2002-2017 Economic Census

Starting with the 2002 Economic Census the Census Bureau did not publish any printed reports. The resulting data and reports were made available digitally as PDF documents or data tables in American Fact Finder which is replaced by data.census.gov in 2020. This page includes links to resources on the Census Bureau web site for each economic census. 

The following online resources come from the U,S, Census Bureau. Some websites are archived (as indicated) and some are available in PDF format.

2002

The 2002 Economic Census covered nearly all of the U.S. economy in its basic collection of establishment statistics. Also included were several related programs that collected statistics on minority- and women-owned businesses. Censuses of agriculture and governments were conducted at the same time. Results from the census were issued on the Internet and on DVD-ROM during 2004 through 2006. No reports were issued in print.

2007

The 2007 Economic Census used direct data collection and administrative records to compile statistics on approximately 29 million business establishments in industries defined by the 2007 North American Industry Classification System (NAICS). In addition to the general enumeration of businesses, the 2007 census program included surveys of business owners and commodity flows.
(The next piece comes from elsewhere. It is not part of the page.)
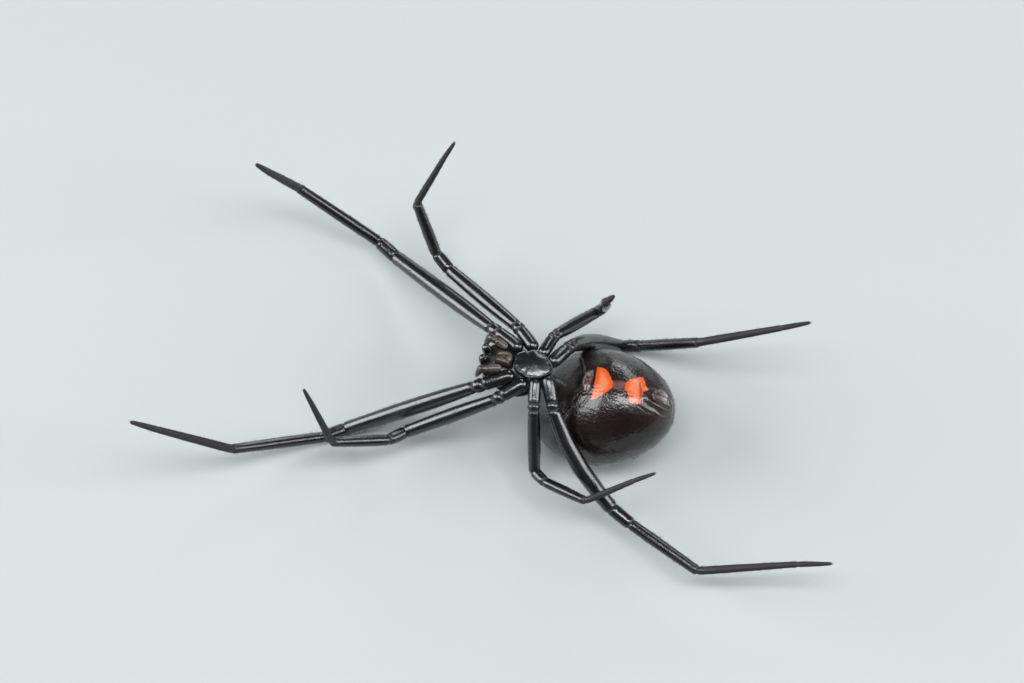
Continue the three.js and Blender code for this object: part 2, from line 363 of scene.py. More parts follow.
class Limb:
    """A limb solid with its axis, which points away from the end nearest a given point."""

    def __init__(self, node, near):
        self.solid = triangles(node)
        corners = np.unique(self.solid.reshape(-1, 3).round(4), axis=0)
        centre = corners.mean(0)
        self.axis = np.linalg.svd(corners - centre, full_matrices=False)[2][0]
        reach = (corners - centre) @ self.axis
        first, last = centre + reach.min() * self.axis, centre + reach.max() * self.axis
        if np.linalg.norm(last - near) < np.linalg.norm(first - near):
            self.axis, first, last = -self.axis, last, first
        self.first, self.last = first, last

    def middle(self, point):
        """Middle of the cut at a point."""
        return cut_middle(self.solid, point, self.axis)[0]

    def along(self, share):
        """Middle of the cut at a share of the length."""
        return self.middle(self.first + share * (self.last - self.first))

    def joint(self):
        """Centre of the ball at the far end, found by cutting one radius before the end."""
        radius = BALL_RADIUS
        for _ in range(3):
            middle, radius = cut_middle(self.solid, self.last - radius * self.axis, self.axis)
        return middle


print("limb measuring ready")

# %% [markdown]
# ## Joints of the legs
# A leg is five solids but has seven segments: the first solid holds the coxa and the short
# trochanter, and the last one the metatarsus and tarsus. Their borders are shares of those solids,
# read from the picture.

# %% Joints of every leg
TROCHANTER_START = 0.62
COXA_TUCK = 0.3
METATARSUS_SHARE = {1: 0.75, 2: 0.725, 3: 0.705, 4: 0.748}
FEMUR_BENDS = (0.25, 0.5, 0.75)
PATELLA, TIBIA, TARSUS, TIP = 3, 4, 6, 7


def box_middle(node):
    """Middle of a solid's box in millimetres."""
    return np.array(sum(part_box(node), Vector()) / 2 / MM)


body_middle = box_middle("cephalothorax")


def leg_stations(side, pair):
    """Joints and bends in order outwards, listed under the segment that starts there."""
    name = f"leg_{side}{pair}"
    coxa = Limb(f"{name}_coxa", body_middle)
    femur = Limb(f"{name}_femur", coxa.joint())
    patella = Limb(f"{name}_patella", femur.joint())
    tibia = Limb(f"{name}_tibia", patella.joint())
    ankle = tibia.joint()
    foot = Limb(f"{name}_foot", ankle)
    return {
        "coxa": [coxa.first - COXA_TUCK * coxa.axis, coxa.along(TROCHANTER_START / 2)],
        "trochanter": [coxa.along(TROCHANTER_START)],
        "femur": [coxa.joint(), *(femur.along(share) for share in FEMUR_BENDS)],
        "patella": [femur.joint()],
        "tibia": [patella.joint()],
        "metatarsus": [ankle],
        "tarsus": [foot.middle(ankle + METATARSUS_SHARE[pair] * (foot.last - ankle))],
        "tip": [foot.last],
    }


legs = {(side, pair): leg_stations(side, pair) for side in SIDES for pair in PAIRS}
print(f"{len(legs)} legs measured; the first left one ends at {legs['L', 1]['tip'][0].round(2)} mm")

# %% [markdown]
# ## A skin that follows a path
# A leg, palp, jaw, claw or spinneret is a round skin along a line, and its thickness changes on the
# way. Python lays the line's points with their radius, and Geometry Nodes sweeps a ring along it.
# One tree serves them all. The result is turned into a plain mesh at once.

# %% Path skin tree
def path_skin_tree():
    """Sweep a ring along each line, as wide as the radius that the line carries."""
    inlets = {"Geometry": ("Geometry", None), "Sides": ("Int", 20), "Finish": ("Material", None)}
    tree, given, out = group("path_skin", "GeometryNodeTree", inlets, {"Geometry": ("Geometry", None)})
    width = add(tree, "GeometryNodeInputNamedAttribute", {"Name": "radius"}, data_type="FLOAT").outputs[0]
    line = add(tree, "GeometryNodeMeshToCurve", {"Mesh": given["Geometry"]}).outputs[0]
    circle = add(tree, "GeometryNodeCurvePrimitiveCircle", {"Resolution": given["Sides"], "Radius": 1.0})
    turn = add(tree, "GeometryNodeSplineParameter").outputs["Factor"]
    ring = add(tree, "GeometryNodeStoreNamedAttribute", {
        "Geometry": circle.outputs[0], "Name": "around", "Value": turn},
        data_type="FLOAT", domain="POINT").outputs[0]
    skin = add(tree, "GeometryNodeCurveToMesh", {
        "Curve": line, "Profile Curve": ring, "Scale": width, "Fill Caps": True})
    smooth = add(tree, "GeometryNodeSetShadeSmooth", {"Geometry": skin.outputs[0]}).outputs[0]
    whole = add(tree, "GeometryNodeRealizeInstances", {"Geometry": smooth}).outputs[0]
    done = add(tree, "GeometryNodeSetMaterial", {"Geometry": whole, "Material": given["Finish"]}).outputs[0]
    tree.links.new(done, out["Geometry"])
    return tree


def run_tree(name, mesh, tree, values):
    """Run a Geometry Nodes tree on a mesh and return the result as a new plain mesh."""
    holder = bpy.data.objects.new(f"{name}_maker", mesh)
    bpy.context.scene.collection.objects.link(holder)
    modifier = holder.modifiers.new("maker", "NODES")
    modifier.node_group = tree
    for item in tree.interface.items_tree:
        if item.in_out == "INPUT" and item.name in values:
            modifier[item.identifier] = values[item.name]
    ready = holder.evaluated_get(bpy.context.evaluated_depsgraph_get())
    made = bpy.data.meshes.new_from_object(ready)
    made.name = name
    holder.modifiers.clear()
    bpy.data.objects.remove(holder)
    return made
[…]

The Census results were released online only; no print reports were released.

2012

The 2012 Economic Census reflected changes defined in the 2012 North American Industry Classification System (NAICS), including new industries as well as a realignment of a significant number of other industries. Product categories for selected sectors, including wholesale and retail trade, were revised to conform to the North American Product Classification System (NAPCS). Additional company-level aggregated information was published in a new 2012 Enterprise Statistics report.

2017

A new electronic instrument used for the 2017 Economic Census allowed for online reporting for both small and large companies. The introduction of the North American Product Classification System (NAPCS) allowed the 2017 Economic Census to collect more detailed and useful information on products and services than ever before. Other changes, such as modifications to industry categories and industry specific content, have been updated to better reflect the changing economy.--adapted from Economic Census FAQs.